In some case, like Home-Assistant or OpenHAB, metric collection functionality is bundled together with automation logic, so you only need to add database backend to the picture. Popular choices include InfluxDB, Graphite, Prometheus, but can be as simple as plain-old RRD.
Management systems
Since your house is smart now, you need to make sure all systems are working, so you should setup a monitoring system to at least alert you to failures so you know what you need to go fix.
Also, a lot of software gets updated quite regularly, and you might want to have a centralized build or OTA serving platform for your devices.
Prometheus, CollectD, Cacti or Zabbix are some of the choices for monitoring system, while PlatformIO, combined with a bit of Ansible, can be a good choice for build / OTA system.
Summary
Most people starting with IoT will get few boards, flash custom precompiled firmware to them, connect them to public MQTT servers and use one of the hosted automation systems. This gives you quick results and is fine for a beginning, but very soon you might feel that this is not good enough and that you need to have your own setup to experiment.
This is the time you will probably already have 5-6 IoT toys and you’ll invest in Raspberry Pi (if you already don’t have one), stage your own Linux with local copy of Mosquitto and Node-RED, Domoticz or Home-Assistant.

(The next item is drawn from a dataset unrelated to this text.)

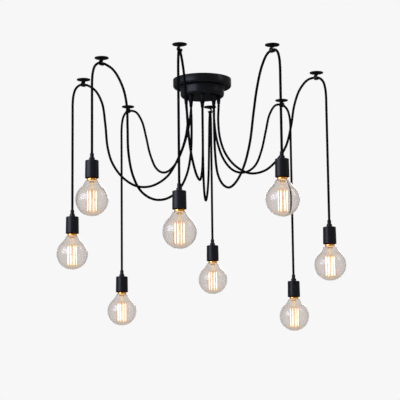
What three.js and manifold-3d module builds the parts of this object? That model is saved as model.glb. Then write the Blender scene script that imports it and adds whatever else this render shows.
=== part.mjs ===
// Spider pendant light. A two-tier canopy on the ceiling feeds eight cords. Each cord sags to a hook in the
// ceiling, bends over it and hangs straight down to a lamp socket with a round filament bulb.
// Millimetres, +Z up. The origin is the middle of the bracket's top face, in the plane of the ceiling.

import * as THREE from "three";
import { mergeVertices } from "three/addons/utils/BufferGeometryUtils.js";
import Module from "manifold-3d";

const wasm = await Module();
wasm.setup();

// Clearances
const seatGap = 0.3; // between two pieces that touch
const hingeGap = 0.95; // between the two stretches of a cord, where the drop swings
const cutOverrun = 1;

// Cord
const cordDiameter = 6.8;

// Canopy
const lowerTierDiameter = 135;
const lowerTierHeight = 30;
const lowerTierRound = 9;
const tierStep = 22.5; // how far the upper tier stands out all round
const upperTierHeight = 26;
const upperTierRound = 7;
const shoulderRound = 3;
const sheetThickness = 1.5;

// Ceiling bracket
const strapWidth = 20;
const strapThickness = 2;
const earThickness = 3;
const earLip = 1.5; // of the ear, under the hole for the screw
const bracketHoleDiameter = 5;
const bracketHoleSpacing = 70;
const locatingPinDiameter = 4;

// Screw that locks the canopy to the bracket
const screwDiameter = 4;
const screwHeadDiameter = 8;
const screwHeadLength = 3;
const screwHeightShare = 0.5; // of the upper tier's height
const screwTailLength = 2; // past the ear

// Terminal block
const blockLength = 40;
const blockWidth = 17;
const blockHeight = 16;
const blockPoles = 3;
const wireHoleDiameter = 4.5;

// Cord grips under the canopy
const gripEdgeRoom = 1; // between a grip's nut and the round of the lower tier
const gripLength = 20;
const gripMouthWall = 1.2;
const gripTailWall = 1.3;
const gripCollarStep = 1.5;
const gripCollarHeight = 4;
const gripNutWall = 2.8;
const gripNutHeight = 4;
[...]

Once you decide to actual put something in “production” (daily use), or expanding your home installation to include even more device that you want to rely on, you’ll start thinking about aspects like High-Availability, Security and Operability. This is the time you will definitely need more than one host running Linux (for load sharing / high-availability), but you might find Raspberry Pi not up to this task, so you might want to invest in one of the NUCs to support your home.